James Griffin, CEO of CyberSentriq outlines a new phase of MSP maturity that is reshaping how providers define both risk and responsibility.
For much of the past two decades, MSPs have operated on a model of flexibility, adapting to customer needs, working within varying budgets and often accommodating risk rather than challenging it.
As the market matures, that approach is becoming increasingly difficult to sustain, with leading providers becoming more selective about the customers they support and setting clearer expectations around security, including when to walk away.
This shift reflects a broader recognition that cyber risk is no longer isolated, as MSPs sit at the centre of interconnected environments where a single vulnerability can have far-reaching consequences. A weakly protected client is not just a risk to themselves, but a potential entry point into multiple organisations.
This one to many dynamic helps explain why MSPs have become increasingly attractive targets for attackers, while also drawing greater scrutiny from regulators. The UK’s National Cyber Security Centre has repeatedly highlighted the systemic risk posed by managed service providers, noting that their privileged access across multiple organisations makes them attractive targets and that a single compromise can have cascading impacts across clients.
Against that backdrop, leaving security decisions entirely to individual customer preference is becoming increasingly difficult to justify.
The rise of minimum security standards
In response, a growing number of MSPs are introducing minimum cybersecurity baselines across their customer base, including requirements around robust backup, enforced identity protection such as multi factor authentication, consistent patch management and measures to ensure operational resilience.
What is changing is not just the controls themselves, but the mindset behind them, with security no longer treated as an optional add on or a tiered service, but as a prerequisite for doing business.
This shift is forcing tougher commercial decisions, as not every customer is willing or able to meet these expectations.
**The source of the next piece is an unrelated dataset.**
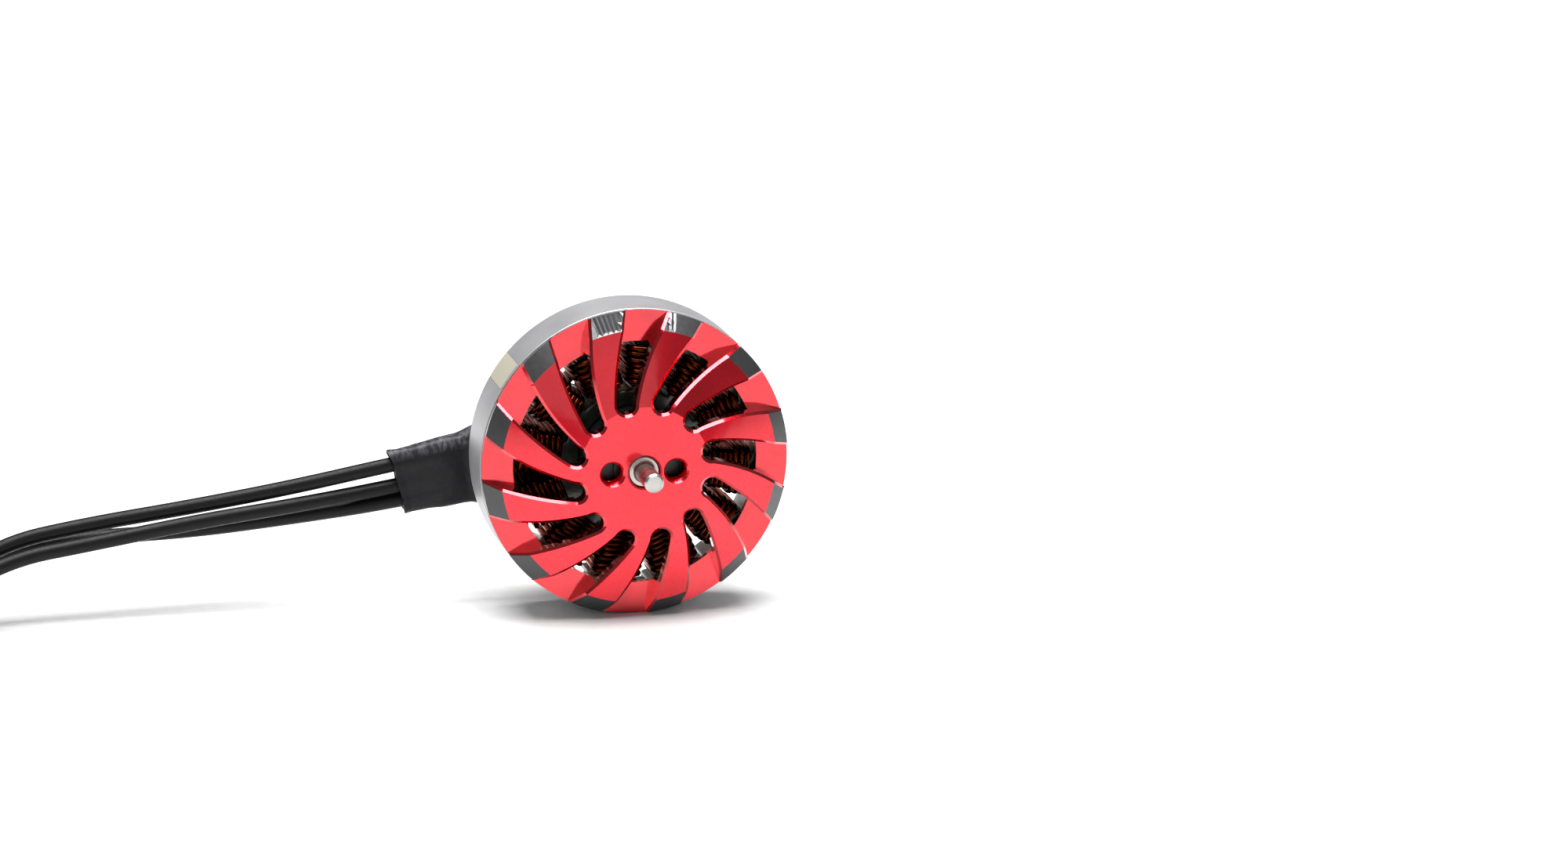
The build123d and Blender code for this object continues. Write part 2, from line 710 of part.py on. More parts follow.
# The coil is wound clockwise, seen from above, from its point nearest the propeller side.
# The wires are equally long, so the inner ones go further round.
with BuildPart() as tinned_ends:
    for coil_r in (COIL_MEAN_R - WIRE_PITCH, COIL_MEAN_R, COIL_MEAN_R + WIRE_PITCH):
        end_angle = -math.pi / 2 - (FREE_LENGTH - RUN_TO_COIL) / coil_r
        start = (
            COIL_X + coil_r * math.cos(end_angle),
            COIL_Y + coil_r * math.sin(end_angle),
            FLOOR + COIL_H + TINNED_R + FIT_GAP,
        )
        direction = (math.sin(end_angle), -math.cos(end_angle), 0)
        with BuildSketch(Plane(origin=start, z_dir=direction)):
            Circle(TINNED_R)
        extrude(amount=TINNED_L)
write(tinned_ends.part, "tinned_ends")

# A band over the coil, open at the floor.
with BuildPart() as wire_tie:
    band = Plane(
        origin=(COIL_X - COIL_MEAN_R, COIL_Y - TIE_W / 2, FLOOR), x_dir=(1, 0, 0), z_dir=(0, 1, 0)
    )
    inner_w = 2 * (COIL_HALF_W + TIE_GAP)
    inner_h = COIL_H + TIE_GAP / 5
    with BuildSketch(band):
        Rectangle(inner_w + 2 * TIE_T, inner_h + TIE_T, align=(Align.CENTER, Align.MAX))
        Rectangle(inner_w, inner_h, align=(Align.CENTER, Align.MAX), mode=Mode.SUBTRACT)
    extrude(amount=TIE_W)
write(wire_tie.part, "wire_tie")
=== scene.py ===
import json
import math
import random

import bmesh
import bpy
from mathutils import Matrix, Vector, noise
from mathutils.geometry import delaunay_2d_cdt


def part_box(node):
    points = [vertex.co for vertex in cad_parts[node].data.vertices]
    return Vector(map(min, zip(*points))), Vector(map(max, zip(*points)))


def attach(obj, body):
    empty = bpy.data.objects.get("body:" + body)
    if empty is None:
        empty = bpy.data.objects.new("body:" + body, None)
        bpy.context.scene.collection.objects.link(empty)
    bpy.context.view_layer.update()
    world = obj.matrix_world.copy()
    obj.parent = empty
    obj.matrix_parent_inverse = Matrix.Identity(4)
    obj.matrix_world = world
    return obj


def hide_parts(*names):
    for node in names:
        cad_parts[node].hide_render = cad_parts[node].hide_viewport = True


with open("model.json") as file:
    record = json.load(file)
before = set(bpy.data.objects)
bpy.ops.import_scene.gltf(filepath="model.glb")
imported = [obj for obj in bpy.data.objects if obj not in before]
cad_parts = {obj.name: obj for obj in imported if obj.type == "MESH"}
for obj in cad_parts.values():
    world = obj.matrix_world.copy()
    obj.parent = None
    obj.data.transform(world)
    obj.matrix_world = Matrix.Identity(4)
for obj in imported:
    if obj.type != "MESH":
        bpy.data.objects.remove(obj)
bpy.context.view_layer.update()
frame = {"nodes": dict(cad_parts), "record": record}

# The shaft lies along Y, with the propeller side at -Y. Routes and profiles below are in
# millimetres: "height" is the distance from the mounting face towards the propeller, and
# angles are seen from the propeller side, counter-clockwise from +X.
MM = 0.001
LEAD_ANGLE = 189.0


def node_mm(node):
    """The lowest and highest corner of a CAD node, in millimetres."""
    low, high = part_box(node)
    return low / MM, high / MM


RING_LOW, RING_HIGH = node_mm("flux_ring")
CAP_LOW, CAP_HIGH = node_mm("bell_cap")
COIL_LOW, COIL_HIGH = node_mm("wire_coil")
STACK_LOW, STACK_HIGH = node_mm("stator_core")
BELL_R = RING_HIGH.x
FLOOR = RING_LOW.z
SEAM = -RING_LOW.y
CAP_R = CAP_HIGH.x
CAP_TOP = -CAP_LOW.y


def at(radius, degrees, height):
    """A point in millimetres from its radius, angle and height."""
    angle = math.radians(degrees)
    return Vector((radius * math.cos(angle), -height, radius * math.sin(angle)))


def outward(distance, sideways, height):
    """A point along the lead direction; sideways is positive towards the top of the sleeve."""
    return at(distance, LEAD_ANGLE, height) + at(sideways, LEAD_ANGLE - 90, 0)


# ---- camera -----------------------------------------------------------------------------
CAMERA_PLACE = (-0.08191, -0.38885, 0.0988)
CAMERA_PAN = 13.902  # degrees from +Y towards +X
CAMERA_PITCH = 13.991  # degrees below the horizon
CAMERA_LENS = 118.94

camera_data = bpy.data.cameras.new("camera")
camera_data.sensor_width = 36
camera_data.lens = CAMERA_LENS
camera_data.clip_start = 0.01
camera = bpy.data.objects.new("camera", camera_data)
camera.location = CAMERA_PLACE
camera.rotation_euler = (math.radians(90 - CAMERA_PITCH), 0, math.radians(-CAMERA_PAN))
bpy.context.scene.collection.objects.link(camera)
bpy.context.scene.camera = camera


# ---- building helpers -------------------------------------------------------------------
def new_object(name, data, body, materials, replaced=()):
    """Links a piece, rides it on its body and hides the CAD nodes it replaces."""
    piece = bpy.data.objects.new(name, data)
    bpy.context.scene.collection.objects.link(piece)
    for material in materials:
        data.materials.append(material)
    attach(piece, body)
    if replaced:
        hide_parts(*replaced)
    return piece


def add_grid(mesh, rows, material=0, closed=False):
    """Quads between rows of points in millimetres; closed joins each row's ends."""
    made = [[mesh.verts.new(point * MM) for point in row] for row in rows]
    for below, above in zip(made, made[1:]):
        count = len(below)
        for i in range(count if closed else count - 1):
            j = (i + 1) % count
            face = mesh.faces.new((below[i], below[j], above[j], above[i]))
            face.material_index = material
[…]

Where organisations refuse to adopt baseline protections, MSPs are reassessing those relationships, sometimes investing in education and alignment, but in other cases choosing to disengage, as what was once seen as commercially risky is now understood as operationally necessary.
Supporting insecure environments carries a disproportionate cost, increasing the likelihood of incidents, driving up remediation efforts and exposing both the MSP and its wider customer base to disruption. In an environment shaped by ransomware and supply chain attacks, that level of exposure is difficult to sustain at scale.
Professionalisation and rising regulatory expectations
At the same time, the sector is beginning to professionalise, with MSPs moving closer to the standards seen in industries such as finance and legal services, where risk management is embedded into service delivery and providers are expected to uphold defined standards regardless of client preference. In those sectors, it is not acceptable to defer to decisions that create unacceptable exposure and the same logic is now being applied within the channel.
This shift is being accelerated by regulation. The UK’s forthcoming Cyber Security and Resilience Bill is expected to expand the scope of cyber regulation and bring more organisations, including MSPs, under direct oversight, signalling a move towards greater accountability and stricter expectations.
More importantly, the direction of travel suggests that oversight will continue to broaden across the supply chain, placing greater emphasis on the resilience of the environments MSPs manage. In practical terms, providers will be judged not only on what they deliver, but on the level of risk they allow to persist within their customer base.
For many MSPs, minimum security baselines are therefore not simply good practice, but early alignment with where regulation is heading.
Redefining the customer relationship
This is also reshaping the customer relationship, as the long standing principle that the customer is always right gives way to a more balanced and responsible approach, with MSPs setting expectations upfront and making it clear that security is a shared responsibility rather than a negotiable extra.
While some customers may resist tighter controls or increased investment, the broader direction is becoming difficult to ignore, particularly as cyber threats intensify and regulatory scrutiny increases. Organisations are becoming more aware of the risks associated with underinvestment in security and in many cases the MSP is evolving from service provider to trusted advisor, guiding decisions that have both operational and strategic implications.
A more disciplined market
For the channel as a whole, this represents a positive development, as a more disciplined market reduces risk, improves consistency and strengthens trust with customers and regulators, while creating clearer differentiation between providers who uphold robust standards and those who prioritise short term flexibility.
There will inevitably be challenges, as some providers struggle to move away from legacy models and others hesitate to have difficult conversations with long standing clients, but the cost of inaction is increasingly clear.
The role of the MSP is changing, moving beyond uptime and support towards managing and mitigating risk across complex environments, bringing greater responsibility and the need for firmer boundaries.
In a maturing market, those boundaries are essential. Setting and enforcing standards and walking away when necessary, are no longer signs of rigidity, but indicators of a sector preparing for a future where accountability is not optional.
MSPs are preparing for a regulatory environment with little tolerance for avoidable risk and the question is no longer whether tougher decisions are required, but whether MSPs are prepared to make them.